Evaluating our algorithm’s success
Our evaluation process had two steps. First, we used the Prime Video catalog titles that we already knew the IMDb mappings for. Our algorithm was 98% accurate across all regions, which surpassed our target of 95% accuracy. The second part of our evaluation was to send our proposed new mappings of around 80,000 titles to the Prime Video Catalog team. This team manually audited a sample of 8,130 newly proposed mappings and found our algorithm to be 97.9% accurate, which was equivalent to the results from our evaluation set.
Before new mappings were incorporated in our catalog, the titles were split into two categories: high-profile titles and normal titles. High-profile titles had to pass a manual inspection before being added to our catalog while normal titles were directly added. Overall, these approximately 80,000 new mappings increased the number of known mappings by 16.5%.
Constantly learning and improving
Working on this problem was a positive experience. First of all, there is the obvious customer-facing benefits that come from enriching another 80,000+ Prime Video titles with IMDb metadata. We also had the opportunity to dive deep into the catalogs of Prime Video and IMDb to get a better understanding of the available data. We also worked with cutting-edge technologies and helped map titles with seemingly different descriptions and features.

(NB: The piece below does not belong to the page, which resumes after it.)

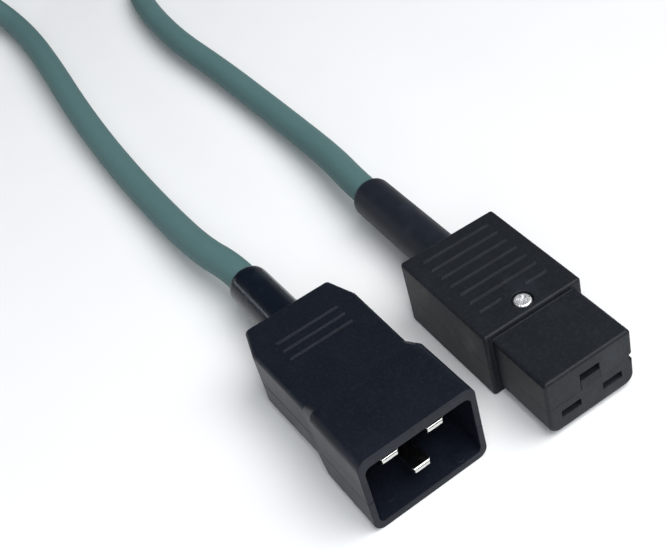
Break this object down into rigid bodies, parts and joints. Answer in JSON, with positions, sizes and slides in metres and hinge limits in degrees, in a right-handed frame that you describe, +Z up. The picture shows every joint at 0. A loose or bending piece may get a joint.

To quickly get meaningful changes to the experience in front of our customers, we established a self-imposed deadline. This means that we haven’t been able to try out all of our ideas to enrich the Prime Video catalog with IMDb metadata. But that’s OK because we’re observing and listening to what our customers are telling us about the most recent changes. By working backwards from that valuable insight, we’ll define the next series of experiments to perform.